**DIRECTIONS FOR THIS TASK:** Below are some records; reproduce every one of them exactly.

**INFORMATION SHOWN:**
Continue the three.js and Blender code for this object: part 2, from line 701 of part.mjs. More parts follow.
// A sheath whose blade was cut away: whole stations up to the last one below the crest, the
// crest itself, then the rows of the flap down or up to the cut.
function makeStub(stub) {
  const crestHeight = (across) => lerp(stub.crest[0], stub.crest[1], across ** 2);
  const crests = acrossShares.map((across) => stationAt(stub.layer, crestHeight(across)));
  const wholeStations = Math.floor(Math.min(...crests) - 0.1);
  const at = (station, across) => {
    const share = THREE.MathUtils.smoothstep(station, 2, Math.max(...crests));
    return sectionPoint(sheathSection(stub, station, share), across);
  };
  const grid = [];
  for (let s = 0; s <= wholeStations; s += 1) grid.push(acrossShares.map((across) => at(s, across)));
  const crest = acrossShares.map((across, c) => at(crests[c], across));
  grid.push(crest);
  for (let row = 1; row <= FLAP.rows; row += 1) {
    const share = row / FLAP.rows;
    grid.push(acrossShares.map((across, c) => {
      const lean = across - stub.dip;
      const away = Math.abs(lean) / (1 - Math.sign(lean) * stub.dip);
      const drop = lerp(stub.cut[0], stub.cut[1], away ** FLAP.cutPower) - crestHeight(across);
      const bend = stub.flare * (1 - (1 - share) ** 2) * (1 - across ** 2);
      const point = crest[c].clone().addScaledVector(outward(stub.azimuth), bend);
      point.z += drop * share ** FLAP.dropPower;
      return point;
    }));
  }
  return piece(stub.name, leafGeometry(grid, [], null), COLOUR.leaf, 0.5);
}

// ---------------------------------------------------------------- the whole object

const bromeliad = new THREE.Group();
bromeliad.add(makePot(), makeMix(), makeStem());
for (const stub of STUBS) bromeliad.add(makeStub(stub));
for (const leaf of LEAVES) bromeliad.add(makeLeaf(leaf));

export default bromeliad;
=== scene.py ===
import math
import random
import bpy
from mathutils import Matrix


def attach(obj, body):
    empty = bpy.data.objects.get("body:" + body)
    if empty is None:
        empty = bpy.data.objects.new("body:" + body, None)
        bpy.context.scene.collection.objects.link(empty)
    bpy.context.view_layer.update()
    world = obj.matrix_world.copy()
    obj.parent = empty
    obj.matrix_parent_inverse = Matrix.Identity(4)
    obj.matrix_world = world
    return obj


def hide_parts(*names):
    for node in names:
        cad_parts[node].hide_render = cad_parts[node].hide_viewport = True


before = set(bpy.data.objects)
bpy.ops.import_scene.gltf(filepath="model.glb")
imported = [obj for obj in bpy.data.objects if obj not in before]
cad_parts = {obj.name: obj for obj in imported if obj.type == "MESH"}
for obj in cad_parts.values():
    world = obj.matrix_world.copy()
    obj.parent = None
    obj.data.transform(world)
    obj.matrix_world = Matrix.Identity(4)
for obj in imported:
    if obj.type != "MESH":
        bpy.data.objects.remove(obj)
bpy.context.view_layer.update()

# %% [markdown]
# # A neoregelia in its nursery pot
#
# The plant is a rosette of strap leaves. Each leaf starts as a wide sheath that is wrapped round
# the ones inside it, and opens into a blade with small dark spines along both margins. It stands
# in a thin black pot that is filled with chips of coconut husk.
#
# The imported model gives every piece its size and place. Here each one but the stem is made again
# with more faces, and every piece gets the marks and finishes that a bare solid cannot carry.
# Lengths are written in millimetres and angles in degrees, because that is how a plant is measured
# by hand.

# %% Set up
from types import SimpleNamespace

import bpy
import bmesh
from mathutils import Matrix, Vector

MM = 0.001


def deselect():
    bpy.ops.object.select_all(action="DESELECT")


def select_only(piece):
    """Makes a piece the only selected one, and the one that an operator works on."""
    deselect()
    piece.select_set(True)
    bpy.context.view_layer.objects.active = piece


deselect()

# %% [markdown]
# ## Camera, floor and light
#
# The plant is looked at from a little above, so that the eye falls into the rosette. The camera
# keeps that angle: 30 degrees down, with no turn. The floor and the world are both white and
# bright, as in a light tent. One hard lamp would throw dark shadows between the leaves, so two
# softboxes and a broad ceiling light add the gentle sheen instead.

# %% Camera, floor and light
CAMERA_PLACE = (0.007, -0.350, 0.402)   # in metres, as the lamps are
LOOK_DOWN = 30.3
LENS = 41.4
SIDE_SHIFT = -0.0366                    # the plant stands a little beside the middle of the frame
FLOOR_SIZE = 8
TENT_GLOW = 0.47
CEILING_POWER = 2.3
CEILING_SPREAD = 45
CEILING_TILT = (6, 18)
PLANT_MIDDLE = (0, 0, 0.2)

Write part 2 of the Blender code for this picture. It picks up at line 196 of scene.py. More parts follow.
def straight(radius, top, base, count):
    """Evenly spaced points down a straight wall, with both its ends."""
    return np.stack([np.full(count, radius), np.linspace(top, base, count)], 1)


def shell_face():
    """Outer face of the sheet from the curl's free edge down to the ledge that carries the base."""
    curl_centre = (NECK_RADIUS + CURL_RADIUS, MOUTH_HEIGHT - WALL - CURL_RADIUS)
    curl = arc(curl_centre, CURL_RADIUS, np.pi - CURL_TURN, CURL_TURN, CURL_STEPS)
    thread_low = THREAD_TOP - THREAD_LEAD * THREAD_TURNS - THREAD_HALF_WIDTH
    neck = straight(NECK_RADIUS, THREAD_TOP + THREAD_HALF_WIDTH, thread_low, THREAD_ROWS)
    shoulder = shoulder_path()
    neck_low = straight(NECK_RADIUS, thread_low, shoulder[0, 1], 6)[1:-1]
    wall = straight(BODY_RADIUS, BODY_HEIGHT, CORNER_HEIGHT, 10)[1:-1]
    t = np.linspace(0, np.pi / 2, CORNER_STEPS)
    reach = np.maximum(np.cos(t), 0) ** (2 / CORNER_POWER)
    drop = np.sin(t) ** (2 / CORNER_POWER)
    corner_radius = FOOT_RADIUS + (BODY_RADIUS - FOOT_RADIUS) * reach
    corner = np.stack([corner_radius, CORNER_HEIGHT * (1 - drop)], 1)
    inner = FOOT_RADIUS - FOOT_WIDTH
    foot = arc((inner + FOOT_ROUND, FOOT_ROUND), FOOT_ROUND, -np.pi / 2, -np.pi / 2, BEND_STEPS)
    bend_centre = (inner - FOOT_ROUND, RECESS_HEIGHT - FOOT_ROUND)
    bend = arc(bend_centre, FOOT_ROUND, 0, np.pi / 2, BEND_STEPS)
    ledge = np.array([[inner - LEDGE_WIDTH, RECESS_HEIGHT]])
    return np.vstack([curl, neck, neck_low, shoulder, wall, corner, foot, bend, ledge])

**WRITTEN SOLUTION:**
Continue the three.js and Blender code for this object: part 2, from line 701 of part.mjs. More parts follow.
// A sheath whose blade was cut away: whole stations up to the last one below the crest, the
// crest itself, then the rows of the flap down or up to the cut.
function makeStub(stub) {
  const crestHeight = (across) => lerp(stub.crest[0], stub.crest[1], across ** 2);
  const crests = acrossShares.map((across) => stationAt(stub.layer, crestHeight(across)));
  const wholeStations = Math.floor(Math.min(...crests) - 0.1);
  const at = (station, across) => {
    const share = THREE.MathUtils.smoothstep(station, 2, Math.max(...crests));
    return sectionPoint(sheathSection(stub, station, share), across);
  };
  const grid = [];
  for (let s = 0; s <= wholeStations; s += 1) grid.push(acrossShares.map((across) => at(s, across)));
  const crest = acrossShares.map((across, c) => at(crests[c], across));
  grid.push(crest);
  for (let row = 1; row <= FLAP.rows; row += 1) {
    const share = row / FLAP.rows;
    grid.push(acrossShares.map((across, c) => {
      const lean = across - stub.dip;
      const away = Math.abs(lean) / (1 - Math.sign(lean) * stub.dip);
      const drop = lerp(stub.cut[0], stub.cut[1], away ** FLAP.cutPower) - crestHeight(across);
      const bend = stub.flare * (1 - (1 - share) ** 2) * (1 - across ** 2);
      const point = crest[c].clone().addScaledVector(outward(stub.azimuth), bend);
      point.z += drop * share ** FLAP.dropPower;
      return point;
    }));
  }
  return piece(stub.name, leafGeometry(grid, [], null), COLOUR.leaf, 0.5);
}

// ---------------------------------------------------------------- the whole object

const bromeliad = new THREE.Group();
bromeliad.add(makePot(), makeMix(), makeStem());
for (const stub of STUBS) bromeliad.add(makeStub(stub));
for (const leaf of LEAVES) bromeliad.add(makeLeaf(leaf));

export default bromeliad;
=== scene.py ===
import math
import random
import bpy
from mathutils import Matrix


def attach(obj, body):
    empty = bpy.data.objects.get("body:" + body)
    if empty is None:
        empty = bpy.data.objects.new("body:" + body, None)
        bpy.context.scene.collection.objects.link(empty)
    bpy.context.view_layer.update()
    world = obj.matrix_world.copy()
    obj.parent = empty
    obj.matrix_parent_inverse = Matrix.Identity(4)
    obj.matrix_world = world
    return obj


def hide_parts(*names):
    for node in names:
        cad_parts[node].hide_render = cad_parts[node].hide_viewport = True


before = set(bpy.data.objects)
bpy.ops.import_scene.gltf(filepath="model.glb")
imported = [obj for obj in bpy.data.objects if obj not in before]
cad_parts = {obj.name: obj for obj in imported if obj.type == "MESH"}
for obj in cad_parts.values():
    world = obj.matrix_world.copy()
    obj.parent = None
    obj.data.transform(world)
    obj.matrix_world = Matrix.Identity(4)
for obj in imported:
    if obj.type != "MESH":
        bpy.data.objects.remove(obj)
bpy.context.view_layer.update()

# %% [markdown]
# # A neoregelia in its nursery pot
#
# The plant is a rosette of strap leaves. Each leaf starts as a wide sheath that is wrapped round
# the ones inside it, and opens into a blade with small dark spines along both margins. It stands
# in a thin black pot that is filled with chips of coconut husk.
#
# The imported model gives every piece its size and place. Here each one but the stem is made again
# with more faces, and every piece gets the marks and finishes that a bare solid cannot carry.
# Lengths are written in millimetres and angles in degrees, because that is how a plant is measured
# by hand.

# %% Set up
from types import SimpleNamespace

import bpy
import bmesh
from mathutils import Matrix, Vector

MM = 0.001


def deselect():
    bpy.ops.object.select_all(action="DESELECT")


def select_only(piece):
    """Makes a piece the only selected one, and the one that an operator works on."""
    deselect()
    piece.select_set(True)
    bpy.context.view_layer.objects.active = piece


deselect()

# %% [markdown]
# ## Camera, floor and light
#
# The plant is looked at from a little above, so that the eye falls into the rosette. The camera
# keeps that angle: 30 degrees down, with no turn. The floor and the world are both white and
# bright, as in a light tent. One hard lamp would throw dark shadows between the leaves, so two
# softboxes and a broad ceiling light add the gentle sheen instead.

# %% Camera, floor and light
CAMERA_PLACE = (0.007, -0.350, 0.402)   # in metres, as the lamps are
LOOK_DOWN = 30.3
LENS = 41.4
SIDE_SHIFT = -0.0366                    # the plant stands a little beside the middle of the frame
FLOOR_SIZE = 8
TENT_GLOW = 0.47
CEILING_POWER = 2.3
CEILING_SPREAD = 45
CEILING_TILT = (6, 18)
PLANT_MIDDLE = (0, 0, 0.2)

Write part 2 of the Blender code for this picture. It picks up at line 196 of scene.py. More parts follow.
def straight(radius, top, base, count):
    """Evenly spaced points down a straight wall, with both its ends."""
    return np.stack([np.full(count, radius), np.linspace(top, base, count)], 1)


def shell_face():
    """Outer face of the sheet from the curl's free edge down to the ledge that carries the base."""
    curl_centre = (NECK_RADIUS + CURL_RADIUS, MOUTH_HEIGHT - WALL - CURL_RADIUS)
    curl = arc(curl_centre, CURL_RADIUS, np.pi - CURL_TURN, CURL_TURN, CURL_STEPS)
    thread_low = THREAD_TOP - THREAD_LEAD * THREAD_TURNS - THREAD_HALF_WIDTH
    neck = straight(NECK_RADIUS, THREAD_TOP + THREAD_HALF_WIDTH, thread_low, THREAD_ROWS)
    shoulder = shoulder_path()
    neck_low = straight(NECK_RADIUS, thread_low, shoulder[0, 1], 6)[1:-1]
    wall = straight(BODY_RADIUS, BODY_HEIGHT, CORNER_HEIGHT, 10)[1:-1]
    t = np.linspace(0, np.pi / 2, CORNER_STEPS)
    reach = np.maximum(np.cos(t), 0) ** (2 / CORNER_POWER)
    drop = np.sin(t) ** (2 / CORNER_POWER)
    corner_radius = FOOT_RADIUS + (BODY_RADIUS - FOOT_RADIUS) * reach
    corner = np.stack([corner_radius, CORNER_HEIGHT * (1 - drop)], 1)
    inner = FOOT_RADIUS - FOOT_WIDTH
    foot = arc((inner + FOOT_ROUND, FOOT_ROUND), FOOT_ROUND, -np.pi / 2, -np.pi / 2, BEND_STEPS)
    bend_centre = (inner - FOOT_ROUND, RECESS_HEIGHT - FOOT_ROUND)
    bend = arc(bend_centre, FOOT_ROUND, 0, np.pi / 2, BEND_STEPS)
    ledge = np.array([[inner - LEDGE_WIDTH, RECESS_HEIGHT]])
    return np.vstack([curl, neck, neck_low, shoulder, wall, corner, foot, bend, ledge])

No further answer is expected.